Von Friedbert Meurer | 07.06.2017
    Nigel Farage, Ex-UKIP-Chef mit traurigem Gesichtsausdruck
    Nigel Farage, Ex-UKIP-Chef (PHILIPPE HUGUEN / AFP)
    Die Nigel Farage Show im Londoner Talkradio LBC. Der frühere Vorsitzende von UKIP ist unter die Radio-Moderatoren gegangen, seitdem er nicht mehr Parteivorsitzender ist. Es ist der Abend des Tages, an dem Theresa May gerade Neuwahlen angekündigt hat. Nigel Farage plaudert, er sei übers Wochenende beim Fischen gewesen, sei in Stansted mit dem Flugzeug gelandet und habe dann die Neuigkeit erfahren.
    "Auf meinem Handy blinkte die Nachricht auf, jawohl, Theresa May hat sich für Neuwahlen entschieden." Farage macht sich lustig darüber und spielt erst einmal mehrere ältere Redeausschnitte der Premierministerin ein, in denen sie felsenfest geschworen hatte, es werde keine Neuwahlen geben.
    Farage empfiehlt May
    "Wenn Sie sicher sind, Brexit heißt Brexit, ich wähle Theresa May, dann rufen Sie hier an!" Auch Hörer, die UKIP gewählt haben, rufen an und erklären erwartungsgemäß, dass sie jetzt nicht mehr UKIP, sondern Theresa May wählen wollen.
    "Die Stimme UKIPs ist sehr wichtig. Aber am Ende des Tages kommen wir zu einem Punkt, dass wir jetzt Parlamentswahlen haben. Die einzigen Leute, die jetzt für uns den Unterschied bedeuten, dass wir unseren Brexit bekommen, das sind die Konservativen."
    Wähler laufen in Scharen davon
    Die Revolution frisst ihre Kinder. UKIP hat maßgeblich dazu beigetragen, dass Großbritannien die EU verlässt. Zum Dank laufen ihr die Wähler in Scharen davon. Fast vier Millionen Stimmen hat die Partei 2015, bei der letzten Wahl, erhalten – ein verlockendes Reservoir für die Tories. Aufgrund des Mehrheitswahlrechts hatte UKIP nur einen einzigen Wahlkreis gewonnen. Und ausgerechnet dieser Abgeordnete verließ vor zwei Monaten UKIP, voll der Schadenfreude.
    "Ich rede hier als erster und letzter Abgeordneter von UKIP. Über das Wahlergebnis freue ich mich sehr", frohlockte Douglas Carswell zum Ausgang der Regionalwahlen vor einem Monat. UKIP hatte gerade eine krachende Niederlage erlitten. "3,8 Millionen Menschen unterstützen UKIP beim letzten Mal, weil wir so begeistert von der Aussicht auf das Referendum waren. Jetzt müssen wir sicherstellen, dass Theresa May ein Mega-Mandat erhält, um den für uns besten Deal mit der EU abzuschließen."
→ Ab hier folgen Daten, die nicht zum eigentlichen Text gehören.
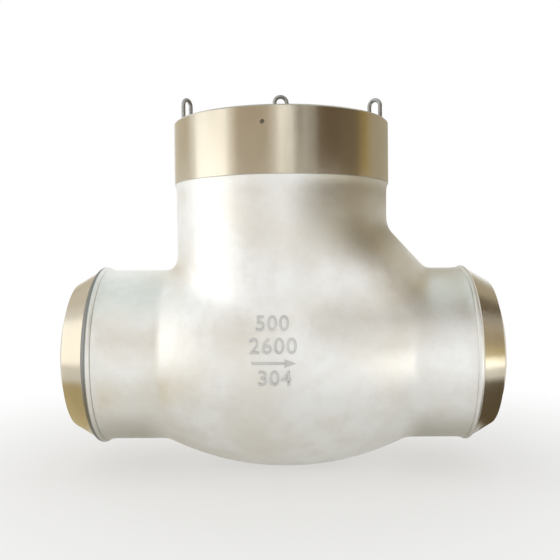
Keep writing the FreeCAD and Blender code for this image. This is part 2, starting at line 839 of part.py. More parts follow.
def hinge_bracket():
    """Foot on the casting's shelf with two ears that carry the bushes."""
    foot_top = z.shelf_height + z.bracket_thickness
    foot = slab("bracket_foot",
                (-z.bracket_back, -z.bracket_half_width, z.shelf_height),
                (-z.bracket_front, z.bracket_half_width, foot_top))
    half_ear = z.ear_thickness / 2
    middle = ear_inner + half_ear
    pieces = [foot]
    bores = []
    for side, sign in (("left", -1), ("right", 1)):
        near = ear_outer if sign > 0 else -ear_inner
        pieces.append(bracket_ear("bracket_ear_" + side, near))
        pieces.append(ear_eye("bracket_eye_" + side, z.ear_radius, middle * sign, half_ear))
        bores.append(ear_eye("bracket_bore_" + side, bush_radius + z.running_gap,
                             middle * sign, half_ear + z.overcut))
    for index, (x, y) in enumerate(bracket_bolt_places()):
        bores.append(cylinder("bracket_hole_%d" % index, z.bracket_bolt_radius + z.slip_gap,
                              z.shelf_height - z.overcut, foot_top + z.overcut, x=x, y=y))
    piece = cut("hinge_bracket", fused("bracket_solid", pieces), bores)
    place_on_run(piece)
    return piece


def bracket_bolts():
    foot_top = z.shelf_height + z.bracket_thickness
    head_bottom = foot_top + z.bracket_washer_thickness
    head_top = head_bottom + z.bracket_bolt_head_height
    bolts = []
    for index, (x, y) in enumerate(bracket_bolt_places()):
        shank = cylinder("bolt_shank_%d" % index, z.bracket_bolt_radius,
                         z.shelf_height - z.bracket_bolt_depth + z.side_gap, head_bottom, x=x, y=y)
        head = hexagon("bolt_head_%d" % index, z.bracket_bolt_head_radius,
                       head_bottom, head_top, x=x, y=y)
        bolts.append(fused("bolt_%d" % index, [shank, head]))
    piece = grouped("bracket_bolts", bolts)
    place_on_run(piece)
    return piece


def washer_group(name, places, hole, radius, bottom, thickness):
    washers = []
    for index, (x, y) in enumerate(places):
        disc_piece = cylinder("%s_disc_%d" % (name, index), radius, bottom, bottom + thickness, x=x, y=y)
        bore = cylinder("%s_bore_%d" % (name, index), hole, bottom - z.overcut,
                        bottom + thickness + z.overcut, x=x, y=y)
        washers.append(cut("%s_%d" % (name, index), disc_piece, [bore]))
    piece = grouped(name, washers)
    place_on_run(piece)
    return piece


# Bonnet and pressure seal

def bonnet():
    """Plug with a dished underside, a seal cone, and a hub drilled for the cover studs."""
    spigot = z.ledge_radius - z.bonnet_spigot_gap
    spigot_bottom = z.ledge_height - z.bonnet_spigot_depth
    dish_edge = spigot - z.bonnet_spigot_depth
    blank = turned("bonnet_turning", [
        (0, spigot_bottom + z.bonnet_dish),
        (dish_edge - z.bonnet_dish, spigot_bottom + z.bonnet_dish),
        (dish_edge, spigot_bottom),
        (spigot, spigot_bottom),
        (spigot, z.ledge_height),
        (closure_radius, z.ledge_height),
        (closure_radius, flange_top),
        (z.bonnet_hub_radius, flange_top + z.seal_cone_height),
        (z.bonnet_hub_radius, hub_top),
        (0, hub_top)])
    holes = []
    for index, (x, y) in enumerate(cover_stud_places()):
        holes.append(cylinder(
            "bonnet_hole_%d" % index, z.cover_stud_radius + z.running_gap,
            hub_top - z.cover_stud_depth - z.side_gap, hub_top + z.overcut, x=x, y=y))
    piece = cut("bonnet", blank, holes)
    place_on_run(piece)
    return piece


def seal_ring():
    """Wedge-shaped ring between the bonnet's cone and the neck bore."""
    cone_slope = z.seal_cone_height / (closure_radius - z.bonnet_hub_radius)
    foot = seal_bottom + (z.slip_gap + z.seal_ring_lip) * cone_slope
    piece = turned("seal_ring", [
        (closure_radius - z.seal_ring_lip, foot),
        (closure_radius, foot),
        (closure_radius, seal_top),
        (hub_gap_radius, seal_top),
        (hub_gap_radius, seal_bottom + z.seal_cone_height)])
    place_on_run(piece)
    return piece


def spacer_ring():
    piece = ring("spacer_ring", hub_gap_radius, closure_radius, seal_top, segment_bottom)
    place_on_run(piece)
    return piece


def thrust_segment(number):
    """A quarter of the thrust ring, short of its neighbours by the segment gap."""
    name = "thrust_segment_%d" % number
    inner = hub_gap_radius
    outer = z.groove_radius - z.slip_gap
    arc = doc.addObject("Part::Cylinder", name + "_arc")
    bore = doc.addObject("Part::Cylinder", name + "_bore")
    middle = z.knockout_turn + 90 * (number - 1)
    gap_turn = 90 - z.segment_gap / z.groove_radius * (180 / math.pi)
    for rod, radius, low, high in (
            (arc, outer, segment_bottom, groove_top),
            (bore, inner, segment_bottom - z.overcut, groove_top + z.overcut)):
        bind(rod, "Radius", radius)
        bind(rod, "Height", high - low)
        place(rod, height=low)
    bind(arc, "Angle", gap_turn)
    piece = cut(name, arc, [bore])
    place(piece, height=axis_height, turn=middle - gap_turn / 2)
    return piece


def cover_stud_places():
    places = []
    count = int(z.cover_stud_count.value)
    for index in range(count):
        turn = as_size((index + 0.5) * 360) / z.cover_stud_count
        places.append((cos(turn) * z.cover_stud_circle, sin(turn) * z.cover_stud_circle))
    return places


def retainer_plate():
    """Plate on the thrust segments that holds the bonnet up through its studs."""
    plate = turned("retainer_turning", [
        (0, groove_top), (z.retainer_radius, groove_top),
        (z.retainer_radius, retainer_top - z.rim_chamfer),
        (z.retainer_radius - z.rim_chamfer, retainer_top),
        (0, retainer_top)])
    holes = []
    for index, (x, y) in enumerate(cover_stud_places()):
        holes.append(cylinder("retainer_hole_%d" % index, z.cover_stud_radius + z.retainer_hole_gap,
                              groove_top - z.overcut, retainer_top + z.overcut, x=x, y=y))
    for side in (-1, 1):
        holes.append(cylinder(
            "retainer_socket_%d" % (side + 1), z.loop_bar_radius + z.running_gap,
            retainer_top - z.loop_socket_depth, retainer_top + z.overcut,
            x=cos(z.centre_loop_turn) * z.loop_bend_radius * side,
            y=sin(z.centre_loop_turn) * z.loop_bend_radius * side))
    piece = cut("retainer_plate", plate, holes)
    place_on_run(piece)
    return piece


def cover_studs():
    washer_top = retainer_top + z.cover_washer_thickness
    stud_end = washer_top + z.cover_nut_height + z.cover_stud_tail
    studs = [cylinder("cover_stud_%d" % index, z.cover_stud_radius,
                      hub_top - z.cover_stud_depth, stud_end, x=x, y=y)
             for index, (x, y) in enumerate(cover_stud_places())]
    piece = grouped("cover_studs", studs)
    place_on_run(piece)
    return piece


def cover_nuts():
    bottom = retainer_top + z.cover_washer_thickness
    top = bottom + z.cover_nut_height
    nuts = []
    for index, (x, y) in enumerate(cover_stud_places()):
        block = hexagon("cover_nut_block_%d" % index, z.cover_nut_radius, bottom, top, x=x, y=y)
        bore = cylinder("cover_nut_bore_%d" % index, z.cover_stud_radius + z.running_gap,
                        bottom - z.overcut, top + z.overcut, x=x, y=y)
        nuts.append(cut("cover_nut_%d" % index, block, [bore]))
    piece = grouped("cover_nuts", nuts)
    place_on_run(piece)
    return piece


# Lifting loops

def lifting_loop(name, x, turn, foot, height):
    """A round bar bent into a loop, with both legs standing in blind sockets."""
    body = doc.addObject("Part::Feature", name)
    body.Label = name
    bend = z.loop_bend_radius.value
    low = -z.loop_socket_depth.value
    crown = height.value - z.loop_bar_radius.value
    shoulder_height = crown - bend
    left_foot = FreeCAD.Vector(-bend, 0, low)
    left_top = FreeCAD.Vector(-bend, 0, shoulder_height)
    right_top = FreeCAD.Vector(bend, 0, shoulder_height)
    right_foot = FreeCAD.Vector(bend, 0, low)
    path = Part.Wire([
        Part.makeLine(left_foot, left_top),
        Part.Arc(left_top, FreeCAD.Vector(0, 0, crown), right_top).toShape(),
        Part.makeLine(right_top, right_foot)])
    section = Part.Wire(Part.Circle(
        left_foot, FreeCAD.Vector(0, 0, 1), z.loop_bar_radius.value).toShape())
    body.Shape = path.makePipeShell([section], True, True)
    place(body, x=x, height=axis_height + foot, turn=turn)
    return body


def build_all():
    washer_hole = z.bracket_bolt_radius + z.slip_gap
    foot_top = z.shelf_height + z.bracket_thickness
    pieces = [
        casting(), seat_ring(), disc(), disc_washer(), disc_nut(), disc_cotter(),
        hinge_arm(), hinge_pin(),
        hinge_bush("hinge_bush_front", ear_inner, ear_outer),
        hinge_bush("hinge_bush_rear", -ear_outer, -ear_inner),
        hinge_clips(), hinge_bracket(), bracket_bolts(),
        washer_group("bracket_washers", bracket_bolt_places(), washer_hole,
                     z.bracket_washer_radius, foot_top, z.bracket_washer_thickness),
        bonnet(), seal_ring(), spacer_ring()]
    pieces += [thrust_segment(number) for number in range(1, 5)]
    pieces += [
        retainer_plate(), cover_studs(), cover_nuts(),
        washer_group("cover_washers", cover_stud_places(), z.cover_stud_radius + z.slip_gap,
                     z.cover_washer_radius, retainer_top, z.cover_washer_thickness),
        lifting_loop("lifting_loop_left", -z.loop_circle, z.left_loop_turn, rim_height,
                     z.left_loop_height),
        lifting_loop("lifting_loop_right", z.loop_circle, z.right_loop_turn, rim_height,
                     z.right_loop_height),
        lifting_loop("lifting_loop_centre", as_size(0), z.centre_loop_turn, retainer_top,
                     z.centre_loop_height)]
    return pieces


def check(pieces):
    doc.recompute()
    for item in doc.Objects:
        for fault in ("Invalid", "Error"):
            if fault in item.State:
                raise RuntimeError("%s: %s" % (item.Name, item.State))
    for piece in pieces:
        if piece.Shape.isNull() or not piece.Shape.isValid():
            raise RuntimeError("%s has no sound shape" % piece.Label)


def write(pieces):
    os.makedirs("parts", exist_ok=True)
    for piece in pieces:
        piece.Shape.exportStep(os.path.join("parts", piece.Label + ".step"))
        print(piece.Label, len(piece.Shape.Solids), round(piece.Shape.Volume / 1000), "cm3")


subparts = build_all()
check(subparts)
write(subparts)
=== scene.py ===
import json
import math

import bmesh
import bpy
from mathutils import Matrix, Vector
from mathutils.bvhtree import BVHTree


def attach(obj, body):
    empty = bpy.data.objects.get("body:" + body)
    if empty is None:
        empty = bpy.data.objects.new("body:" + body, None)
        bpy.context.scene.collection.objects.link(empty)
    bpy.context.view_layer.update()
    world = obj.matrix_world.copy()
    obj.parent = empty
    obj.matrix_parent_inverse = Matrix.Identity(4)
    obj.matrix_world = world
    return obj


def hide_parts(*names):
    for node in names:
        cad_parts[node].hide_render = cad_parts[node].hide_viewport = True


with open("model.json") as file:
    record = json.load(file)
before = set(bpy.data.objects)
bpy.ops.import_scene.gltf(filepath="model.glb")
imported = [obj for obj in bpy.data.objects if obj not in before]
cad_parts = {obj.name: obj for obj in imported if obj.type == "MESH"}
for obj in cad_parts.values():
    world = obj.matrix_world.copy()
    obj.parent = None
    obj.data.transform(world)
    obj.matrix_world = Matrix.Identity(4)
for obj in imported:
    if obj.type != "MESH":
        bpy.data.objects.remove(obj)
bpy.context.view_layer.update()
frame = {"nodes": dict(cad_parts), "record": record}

NODES = frame["nodes"]

# Levels and reaches of the casting in metres, worked out from the outlet's weld end
OUTLET = next(mount for mount in frame["record"]["mounts"] if mount["name"] == "outlet_weld_end")
END, _, RUN_AXIS = OUTLET["pos_m"]
BORE = OUTLET["dims"]["r_mm"] / 1000
BORE_START = 0.24
BAND_FOOT = RUN_AXIS + 0.592
SHOULDER_TOP = RUN_AXIS + 0.454
TAPER_FOOT = END - 0.0947
INLET_BEAD_FOOT = END - 0.1247
OUTLET_LIP_FOOT = END - 0.1147
INLET_BEAD_FRONT = INLET_BEAD_FOOT + 0.014

# The circles where the cast outside meets a machined step, as an axis and a level on it
BAND_SEAM = ("z", BAND_FOOT)
BEAD_SEAM = ("x", -INLET_BEAD_FOOT)
LIP_SEAM = ("x", OUTLET_LIP_FOOT)
SEAMS = (BAND_SEAM, BEAD_SEAM, LIP_SEAM)
LEVEL_SLACK = 1e-4
NECK_CIRCLE_BETWEEN = (0.35, 0.3695)
TUBE_CIRCLES_BEYOND = 0.25
AXES = {"x": Vector((1.0, 0.0, 0.0)), "z": Vector((0.0, 0.0, 1.0))}

# How the cast skin is made even and soft
SKIN_CELL = 0.010
SKIN_PASSES = 5
CORNER_REACH, CORNER_HALF_HEIGHT, CORNER_PASSES = 0.2, 0.045, 16
CREASE_ANGLE = math.radians(24)

# The shoulder's flanks, ellipses seen from the front: x and z of the middle, half width, half height
FLANK_ABOVE = (0.20, 0.72, 0.16, 0.18)
FLANK_BELOW = (0.31, 0.56, 0.24, 0.17)
FLANK_START, FLANK_GROWTH = 0.22, 0.12
FLANK_PASSES = ((1.0, 14), (0.85, 24), (0.7, 50))

# Raised marks
FIGURE_HALF_DEPTH = 0.0028
FIGURE_ROUNDING = 0.0016
FIGURE_THINNING = 0.0010
CAPITAL_SHARE = 0.7
BAR_HALF_WIDTH = 0.0035
HEAD_HALF_WIDTH = 0.013
HEAD_LENGTH = 0.036
HEAD_NOTCH = 0.007
BAR_STOP = 0.030
ARROW_BURIED = 0.003
ARROW_DEPTH = 0.0085
ARROW_ROUNDING = 0.0012
LONGEST_FLAT_EDGE = 0.05

# The painted dark reflection on the neck and the painted shade under the tubes, the casting's grain,
# turning marks in radians a metre, and the studs' thread
DARK_REFLECTION_X, DARK_REFLECTION_Z = 0.25, 0.90
TUBE_START = 0.43
TUBE_UNDERSIDE = -0.20
SAND_GRAIN = 260.0
LATHE_WAVES = 5200
FACING_WAVES = 4200
THREAD_PITCH = 0.003

# The studio, in metres; a card's section is its reach from the neck's axis and its height
FLOOR_RADIUS = 24.0
FLOOR_GLOW, FLOOR_GLOW_SEEN = 0.26, 0.24
WHITE_FROM, WHITE_WIDTH = 1.2, 1.8
DIFFUSE_DAYLIGHT = 0.55
FAR = 3.2
CLOSE = 1.05
HIGH = ((FAR, 1.2), (FAR, 2.4))
LOWER = ((FAR, 1.08), (FAR, 2.5))
LOW_CORNER = ((FAR, 0.65), (FAR, 1.7))
FOOT = ((FAR, 0.01), (FAR, 0.65))
NEAR = ((CLOSE, 0.98), (CLOSE, 1.9))
LEANING = ((FAR, 1.7), (FAR, 2.5), (2.3, 3.3))
FLAT = ((0.80, 0.004), (1.5, 0.004))
CEILING = ((0.02, 3.6), (2.4, 3.5))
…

    "Man kann ihr nicht trauen"
    Carswell galt der Parteispitze schon lange als Verräter. Zuletzt soll er hintertrieben haben, dass Nigel Farage zum Mitglied des Oberhauses ernannt wird – als Belohnung dafür, das Land aus der EU herausgeführt zu haben.
    In den Umfragen liegt UKIP jetzt bei nur noch drei oder vier Prozent. Bei der letzten Unterhauswahl waren es noch 12,6 Prozent, ein Jahr davor bei der Europawahl sogar 24 Prozent. Verzweifelt versucht die neue UKIP-Spitze, das Ruder noch herumzureißen. Das Motto lautet: traut Theresa May nicht!
    "Sie hat ihre Meinung unglaublich oft geändert, man kann ihr nicht trauen", zieht Graham Eardley die Glaubwürdigkeit Mays in Frage. Eardley kandidiert im Osten Wolverhamptons für die Unterhauswahl. "Nur eine Stimme für UKIP führt dazu, dass der Brexit auch umgesetzt wird."
    Punktet UKIP doch noch mit einem Thema?
    "Für den Augenblick sind wir der Polizist", sagt Eardleys Parteifreund Paul Jewell. "Wir sorgen für, dass das auch gemacht wird. Jetzt müssen die richtigen Deals gemacht werden. Politiker sind dafür nicht geeignet, denn die meisten haben keine Ahnung von der Wirtschaft."
    Paul Jewell lässt damit auch anklingen, dass UKIPs Zukunft in der außer-parlamentarischen Opposition liegt. Vielleicht auch in der Radikalisierung? Im Wahlbezirk Lewisham hat UKIP Anne Marie Waters aufgestellt. Sie war die Chefin von Pegida Großbritannien. Nach den Terroranschlägen jetzt könnte UKIP dann doch mit einem eigenen Thema punkten: dem Kampf gegen den Islam.